Quality levers that matter more than the vendor choice
Teams often blame the model or vector store when the real issues are upstream. The biggest practical quality levers are:
Chunking strategy
- Too big: retrieval finds the right document but includes lots of irrelevant text.
- Too small: you lose context, answers become thin or wrong.
- Overlap: helps continuity, but increases vector count and cost.
A pragmatic default: chunk by headings/sections where possible, not purely by token count. Structure beats maths.
Metadata and filtering
If you don’t filter by tenant, product, document type, or time range, retrieval becomes noisy fast. Good metadata is often a bigger win than a “better” embedding model.
Hybrid retrieval and reranking (only when justified)
Hybrid search (keyword + vector) and reranking can dramatically improve results-when you have evidence that semantic search alone is missing key hits.
But they add cost and latency:
- Hybrid can increase query complexity.
- Reranking adds another model call or compute step.

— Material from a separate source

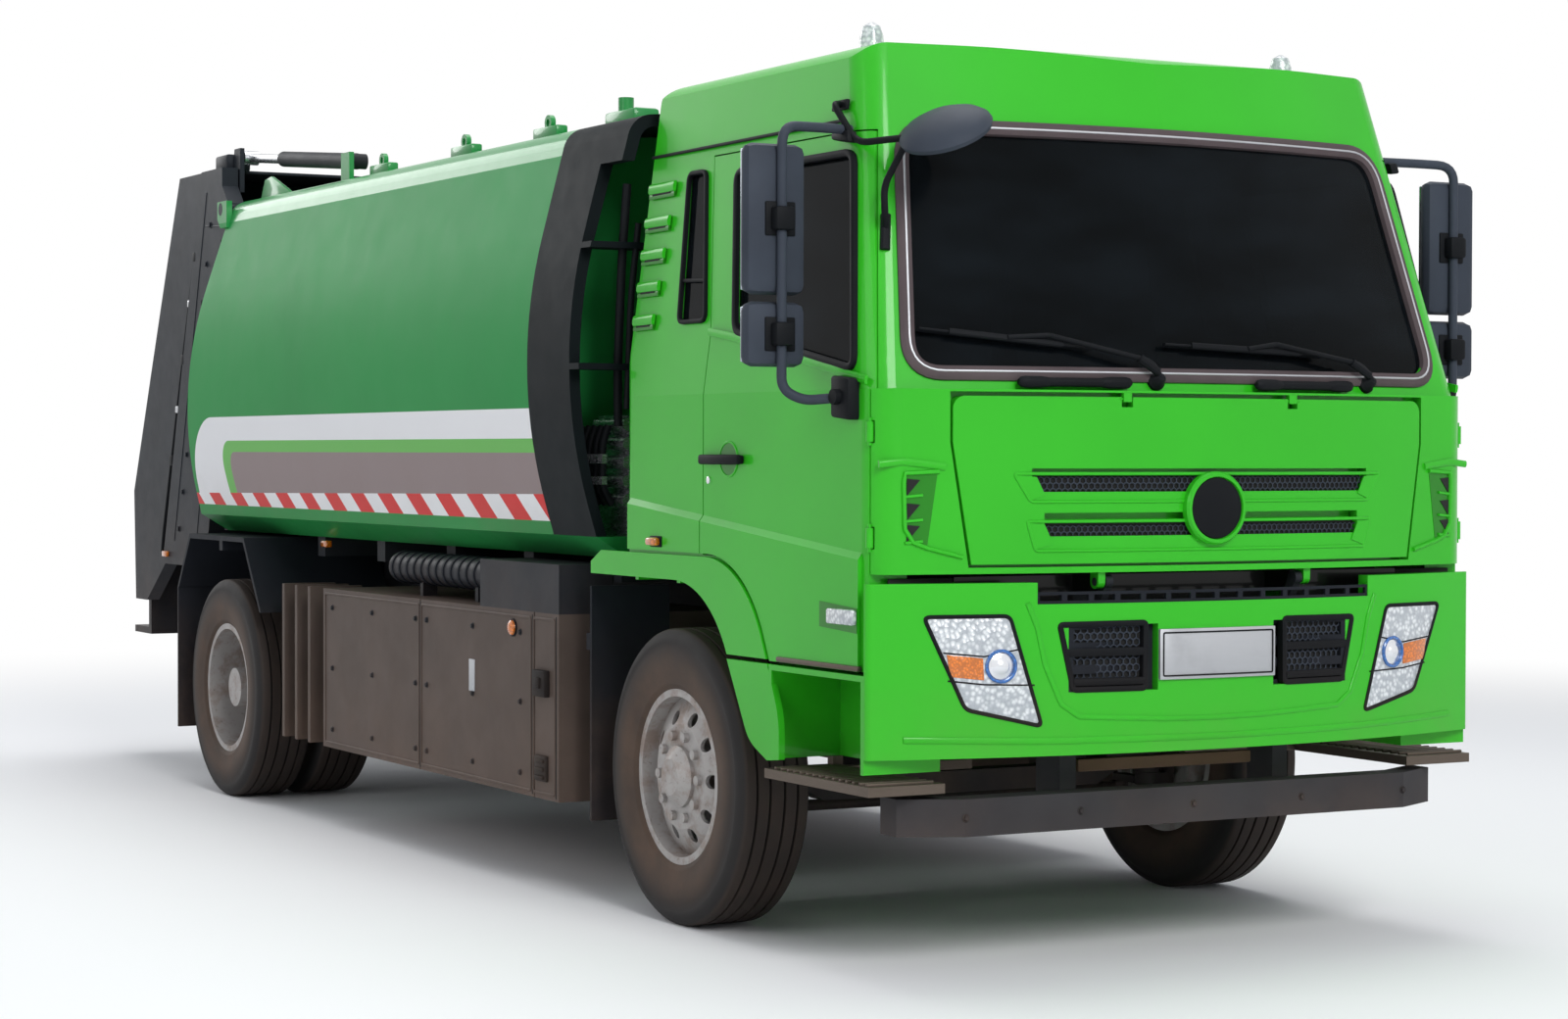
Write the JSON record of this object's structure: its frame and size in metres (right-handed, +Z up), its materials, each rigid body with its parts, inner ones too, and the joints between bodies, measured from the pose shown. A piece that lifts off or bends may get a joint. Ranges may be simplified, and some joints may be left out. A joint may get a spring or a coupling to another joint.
{
  "type": "rear-loading refuse truck",
  "caption": "Rear-loading refuse collection truck with a tilting cab, opening doors, a ram-lifted tailgate, a sliding carriage and a packer blade.",
  "frame": {"origin": "on the ground under the middle of the truck's length and width", "axes": "+X forward, +Y to the truck's left, +Z up"},
  "size_m": [8.1018, 2.856, 3.061],
  "materials": {
    "body_green": "satin",
    "box_brown": "satin",
    "dark_plastic": "matte",
    "frame_grey": "satin",
    "gate_grey": "satin",
    "glass": "clear",
    "green_paint": "gloss",
    "lamp_lens": "clear",
    "ram_steel": "polished",
    "red_lens": "clear",
    "rim_silver": "satin",
    "step_metal": "brushed",
    "trim_cloth": "matte",
    "tyre": "matte"
  },
  "bodies": {
    "chassis": {"frame_rails": "frame_grey", "front_axle": "frame_grey", "front_springs": "frame_grey", "rear_axle": "frame_grey", "rear_springs": "frame_grey", "traction_motor": "frame_grey", "propeller_shaft": "frame_grey", "body_side_left": "body_green", "body_side_right": "body_green", "body_roof": "body_green", "body_floor": "body_green", "body_bulkhead": "body_green", "subframe": "frame_grey", "front_cheek": "dark_plastic", "valve_bank": "ram_steel", "battery_boxes": "box_brown", "side_racks": "box_brown", "control_box": "box_brown", "rear_mudguards": "dark_plastic", "front_mudflaps": "dark_plastic", "front_bumper": "green_paint", "headlamps": "lamp_lens", "bumper_vents": "dark_plastic", "underrun_bar": "frame_grey", "step_wells": "dark_plastic", "entry_steps": "step_metal", "cab_mounts": "frame_grey"},
    "cab": {"cab_shell": "green_paint", "cab_glass": "glass", "front_fenders": "dark_plastic", "seats": "trim_cloth", "dashboard": "dark_plastic"},
    "front_flap_panel": {"front_panel": "green_paint", "grille_mesh": "dark_plastic"},
    "door_left": {"door_left": "green_paint", "door_glass_left": "glass", "mirror_left": "dark_plastic"},
    "door_right": {"door_right": "green_paint", "door_glass_right": "glass", "mirror_right": "dark_plastic"},
    "knuckle_left": {"knuckle_left": "frame_grey"},
    "knuckle_right": {"knuckle_right": "frame_grey"},
    "track_rod": {"track_rod": "frame_grey"},
    "wheel_front_left": {"front_tyre_left": "tyre", "front_rim_left": "rim_silver"},
    "wheel_front_right": {"front_tyre_right": "tyre", "front_rim_right": "rim_silver"},
    "wheels_rear_left": {"rear_tyres_left": "tyre", "rear_rims_left": "rim_silver"},
    "wheels_rear_right": {"rear_tyres_right": "tyre", "rear_rims_right": "rim_silver"},
    "tailgate": {"tailgate_frame": "gate_grey", "tailgate_shell": "gate_grey", "hopper_floor": "gate_grey", "tailgate_sill": "gate_grey", "rear_lamps": "red_lens"},
    "carriage": {"carriage": "gate_grey"},
    "packer": {"packer": "gate_grey"},
    "lift_barrels": {"lift_barrels": "frame_grey"},
    "lift_rods": {"lift_rods": "ram_steel"}
  },
  "joints": [
    {"name": "cab_tilt", "type": "hinge", "parent": "chassis", "child": "cab", "pos_m": [3.969, 0, 1.21], "axis": [0, 1, 0], "range_deg": [0, 45]},
    {"name": "front_panel_lift", "type": "hinge", "parent": "cab", "child": "front_flap_panel", "pos_m": [4.007, 0, 1.774], "axis": [0, -1, 0], "range_deg": [0, 75]},
    {"name": "door_left_hinge", "type": "hinge", "parent": "cab", "child": "door_left", "pos_m": [3.849, 1.145, 1.7], "axis": [0, 0, -1], "range_deg": [0, 65]},
    {"name": "door_right_hinge", "type": "hinge", "parent": "cab", "child": "door_right", "pos_m": [3.849, -1.145, 1.7], "axis": [0, 0, 1], "range_deg": [0, 65]},
    {"name": "steer_left", "type": "hinge", "parent": "chassis", "child": "knuckle_left", "pos_m": [2.519, 0.83, 0.505], "axis": [0, 0, 1], "range_deg": [-38, 38]},
    {"name": "steer_right", "type": "hinge", "parent": "chassis", "child": "knuckle_right", "pos_m": [2.519, -0.83, 0.505], "axis": [0, 0, 1], "range_deg": [-38, 38]},
    {"name": "track_rod_pivot", "type": "hinge", "parent": "knuckle_left", "child": "track_rod", "pos_m": [2.339, 0.83, 0.357], "axis": [0, 0, 1], "range_deg": [-38, 38]},
    {"name": "spin_front_left", "type": "hinge", "parent": "knuckle_left", "child": "wheel_front_left", "pos_m": [2.519, 1.005, 0.505], "axis": [0, 1, 0], "continuous": true},
    {"name": "spin_front_right", "type": "hinge", "parent": "knuckle_right", "child": "wheel_front_right", "pos_m": [2.519, -1.005, 0.505], "axis": [0, 1, 0], "continuous": true},
    {"name": "spin_rear_left", "type": "hinge", "parent": "chassis", "child": "wheels_rear_left", "pos_m": [-1.981, 1.085, 0.505], "axis": [0, 1, 0], "continuous": true},
    {"name": "spin_rear_right", "type": "hinge", "parent": "chassis", "child": "wheels_rear_right", "pos_m": [-1.981, -1.085, 0.505], "axis": [0, 1, 0], "continuous": true},
    {"name": "tailgate_lift", "type": "hinge", "parent": "chassis", "child": "tailgate", "pos_m": [-2.291, 0, 2.757], "axis": [0, 1, 0], "range_deg": [0, 80]},
    {"name": "carriage_slide", "type": "slide", "parent": "tailgate", "child": "carriage", "axis": [-0.2983, 0, -0.9545], "range_m": [0, 0.5]},
    {"name": "packer_swing", "type": "hinge", "parent": "carriage", "child": "packer", "pos_m": [-2.6458, 0, 2.17664], "axis": [0, 1, 0], "range_deg": [0, 80]},
    {"name": "lift_barrel_pivot", "type": "hinge", "parent": "chassis", "child": "lift_barrels", "pos_m": [-0.961, 0, 2.885], "axis": [0, 1, 0], "range_deg": [-3, 1]},
    {"name": "lift_rod_slide", "type": "slide", "parent": "lift_barrels", "child": "lift_rods", "axis": [0.9957, 0, -0.0927], "range_m": [0, 0.359]}
  ],
  "couplings": [
    {"joint": "steer_right", "follows": "steer_left", "ratio": 1},
    {"joint": "track_rod_pivot", "follows": "steer_left", "ratio": -1},
    {"joint": "lift_barrel_pivot", "follows": "tailgate_lift", "ratio": -0.035},
    {"joint": "lift_rod_slide", "follows": "tailgate_lift", "m_per_rad": 0.25413}
  ]
}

Use them when your evaluation set shows meaningful uplift, not because it’s trendy.
Confidence and refusal behaviour
A production RAG system should be allowed to say “I don’t know”. This usually requires:
- Retrieval confidence heuristics (e.g., similarity thresholds)
- Guardrails in prompting (no answer without sources)
- UX that makes “no answer” acceptable
This is often the difference between “usable” and “dangerous”.
Cost model: where the money goes
RAG costs tend to cluster in three places:
Embedding ingestion
- One-off cost for initial embedding.
- Ongoing cost for updates and re-embedding when chunking changes.
Vector storage and search
- Storage cost scales with number of vectors and dimension.
- Query cost scales with QPS and index type.
- Multi-tenancy can multiply indexes if you isolate per customer.
Generation tokens
- The silent killer at scale.
- Longer retrieved context increases input tokens.
- Verbose outputs increase output tokens.
Practical cost controls:
- Cap top-k and context size; prioritise precision.
- Summarise or compress long documents at ingest (carefully).
- Cache retrieval results for repeated questions.
- Route most queries to a cheaper model, escalate selectively.
A simple selection approach that avoids regret
If you want a decision process that works in most organisations:
- Define the evaluation set and success criteria.
- Pick a baseline embedding model + baseline generation model.
- Start with the simplest vector store that meets your current scale and tenancy needs.
- Measure retrieval quality and end-to-end correctness.
- Only add complexity in this order:
- Better chunking + metadata
- Hybrid retrieval (if exact matching matters)
- Reranking (if top-k precision is weak)
- Model upgrades (if generation behaviour is the blocker)
- Infrastructure upgrade (if performance/scale is the blocker)
This keeps you from buying a Ferrari when you need a van.
Closing thought
Selecting a model and vector store for RAG is not about finding the “best” technology. It is about choosing the cheapest stack that reliably produces acceptable answers at your scale, with an upgrade path when you need it.
Agree what “good” looks like, measure it, and treat every extra moving part as something you will have to run at 3am when it breaks.